One of the most controversial moves he made while President was endorsing same-sex marriage in 2012, made him the first President to do so. He also stated that each state should be able to vote on whether same-sex marriage should be legal. He continued his support of the LGBT community throughout his Presidency. On June 24, 2016, he designated an area around the Stonewall Inn in New York as a monument to that community.
Obama had a heart for people who came to the United States as young children. Although not legally American, he lived here without a choice. On June 15, 2012, he issued an executive order that would suspend the deportation of young undocumented immigrants that arrived in the United States as children.
He ran for a second term, accepting the Democratic nomination on September 6, 2012. He won the election, beating the Republican candidate Mitt Romney. He was sworn in on January 20, 2013, in a private ceremony in the Blue Room of the White House.
In his last year in office, he wanted to support the minorities that he represented, by signing a bill that updated the terms that the government would use when describing minorities. Some of the terms used thus forth were, “Asian-American,” “Native America,” “Hispanic,” and “African-American.”
During the next election, he endorsed Hillary Clinton for President.
What He's Been Up to Since He Left Office
On January 20, 2017, after two terms, he left office, leaving President Donald Trump as Commander in Chief. Although Obama has been pretty quiet on his feelings regarding Trump's administration, he did speak on one specific occasion. Barack posted a statement on his Facebook, stating that Trump's decision to undo the immigration order that protected children of undocumented immigrants from deportation was "self-defeating." He went on to say that he believed this "because they want to start new businesses, staff our labs, serve in our military, and otherwise contribute to the country we love. And it is cruel."

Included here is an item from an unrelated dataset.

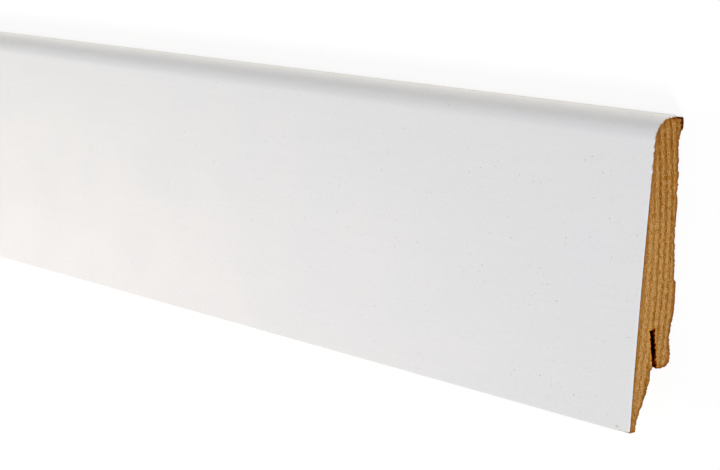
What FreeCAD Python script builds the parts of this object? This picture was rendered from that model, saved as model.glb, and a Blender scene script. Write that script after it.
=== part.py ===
import FreeCAD, Part
import math
import os

import Sketcher

# Skirting board length: a moulded wood core with thin white decor foil laminated round its face.
# The board lies on its back, with the white face up.
# X runs along the board. Y runs up the board as it stands on a wall, from the toe to the nose.
# Z runs out from the wall plane, from the back at zero to the white face.
# The origin is in the middle of the board's footprint.
# Every section sketch measures "up" from the toe's bottom edge and "out" from the wall plane.

SIZES = [
    ("board_length", 2400, "stock length"),
    ("board_height", 80, "toe to nose"),
    ("board_thickness", 16, "wall plane to the foremost line of the face"),
    ("foil_thickness", 0.3, "decor foil"),
    ("front_setback", 5.35, "how far the face leans back from the toe to the top"),
    ("front_radius", 1600, "slight crown of the face"),
    ("nose_radius", 6.5, "rounded top of the face, over the foil"),
    ("back_edge_radius", 0.7, "top corner at the wall"),
    ("lip_height", 3.4, "wall lip, down from the top"),
    ("lip_slope", 2.4, "height of the slope from the lip to the relief"),
    ("relief_depth", 1.6, "hollow of the back, under the lip"),
    ("relief_foot_depth", 1, "the same hollow, above the rib"),
    ("relief_radius", 2, "coves at both ends of the relief"),
    ("rib_top", 36.9, "top of the bearing rib's land, above the toe"),
    ("rib_land", 4.9, "height of the bearing rib's land"),
    ("rib_upper_slope", 1.1, "height of the slope above the rib"),
    ("rib_lower_slope", 8.5, "height of the slope below the rib"),
    ("rib_radius", 1, "upper corner of the rib"),
    ("rib_lower_radius", 15, "long soft turns from the rib to the tongue"),
    ("tongue_inset", 1.4, "back of the clip tongue, in from the wall plane"),
    ("tongue_bottom", 15.4, "tip of the clip tongue, above the toe"),
    ("tongue_thickness", 4.8, "tip of the clip tongue, from its back to the slot"),
    ("tongue_radius", 2, "rounded back corner of the tongue's tip"),
    ("slot_width", 1.7, "clip slot"),
    ("slot_depth", 10.5, "clip slot, along its slant"),
    ("slot_slant", 9, "clip slot, degrees towards the face"),
    ("clip_space_depth", 8.75, "rebate under the tongue, in from the wall plane"),
    ("leg_land", 2.9, "upright part of the leg's back, under the slot"),
    ("toe_width", 2.3, "bottom edge of the leg, foil included"),
    ("toe_land", 1.6, "upright part of the toe's back"),
    ("taper_radius", 4, "soft turns at both ends of the leg's taper"),
    ("arris_radius", 0.4, "eased machined corners"),
]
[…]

- His first name means "One who is blessed" in Swahili.
- He does not like ice cream, which is something he has disliked ever since his first job at Baskin Robbins.
- He was named Time Magazines "Person of the Year" in 2008 and 2012.
- He has won two Grammys.
- He was not only the first African-American president but also the first African-American to be president of the Harvard Law Review.
- Admits to having used both marijuana and cocaine in his youth.
- He won the Nobel Peace Prize.
- Wrote a book called "Dreams from my Father."
- His father's hometown, Kogelo, Kenya, honored him by renaming their school the Senator Obama Kogelo Secondary School.
Mini Biography of President Barack Obama
- Barack Obama. (2014). Retrieved April 22, 2016, from https://www.whitehouse.gov/1600/presidents/barackobama
- "Barack Obama Fast Facts." CNN. September 18, 2017. Accessed November 14, 2017. http://www.cnn.com/2012/12/26/us/barack-obama---fast-facts/index.html.
- "The Nobel Peace Prize for 2009." Nobelprize.org. Accessed February 03, 2018. https://www.nobelprize.org/nobel_prizes/peace/laureates/2009/press.html.
- Tillett, Emily. "Obama family purchases post-White House D.C. home for $8.1 million." CBS News. June 01, 2017. Accessed February 03, 2018. https://www.cbsnews.com/news/obama-family-purchases-post-white-house-d-c-home-for-8-1-million/.
This content reflects the personal opinions of the author. It is accurate and true to the best of the author’s knowledge and should not be substituted for impartial fact or advice in legal, political, or personal matters.
Questions & Answers
Question: Can you supply the bills he sponsored to help the people of Illinois, or are they nonexistent?
Answer: He did pass at least one bill that is believed to have helped the people of Illinois. Senator Obama co-sponsored the TANF program (Temporary Assistance of Needy Families) that re-structured the Illinois welfare program. This bill supplied $100 million earned Income Tax Credit for working families and increased childcare subsidies for low-income families, as well as required companies to give advance notice before mass layoffs or plant closings. Some may argue the effectiveness of this bill, but it was definitely intended to help the people of Illinois, and many were thankful for such a bill.